About a week later I had it delivered to my shop to go over the damage. At first glance it wasn’t too bad, ignition and gas cap destroyed of course. Upon further inspection though, the robbers were not too careful with my bike. It wasn’t crashed, but showed nicks and dings all over–fork seals blown and bottom fairing heavily scuffed, probably from jumping over curbs and such. Every body-panel showed damage except the left mirror and the rear passenger grab bar. There went my nice custom paint job. Damage Estimate total–about 4,500 bucks. At this point I was quite thankful for good insurance. They were happy to write this check rather than one for twice as much if it had not been recovered.

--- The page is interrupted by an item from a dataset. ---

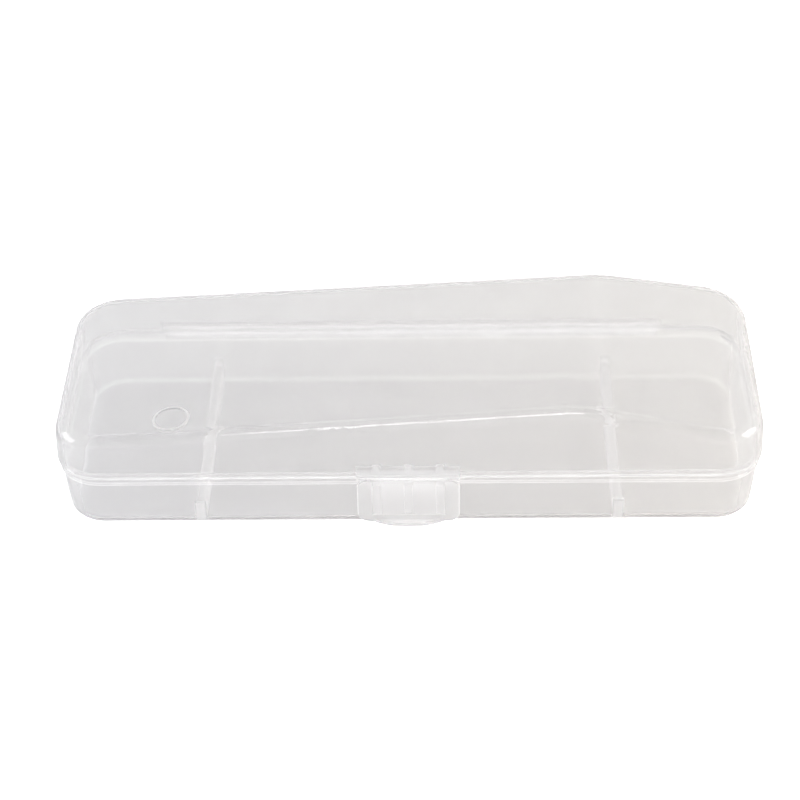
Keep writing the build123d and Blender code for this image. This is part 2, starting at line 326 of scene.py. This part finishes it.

While repairing the bike I also fixed up the damage caused by the CHP and their acid. When I was done the bike looked brand spankin’ new. Gone was my custom candy cobalt blue paint. Now it was Pearl Green Black, a factory color for 1994. The mirror and grab bar that were not damaged got tossed anyway and I bought new ones to match the rest.
There you have it. My first few months out here were a wee bit hectic. Shortly after all this I sold the ZX-11. I had spent enough time and money and stress on it so off it would go to a new home. All of this weirdness is true. The robbery was reported on TV the night it happened and the police came around to many motorcycle shops asking tons of questions. As far as I know, the bank robbers were never caught and I was never a suspect–as far as I know.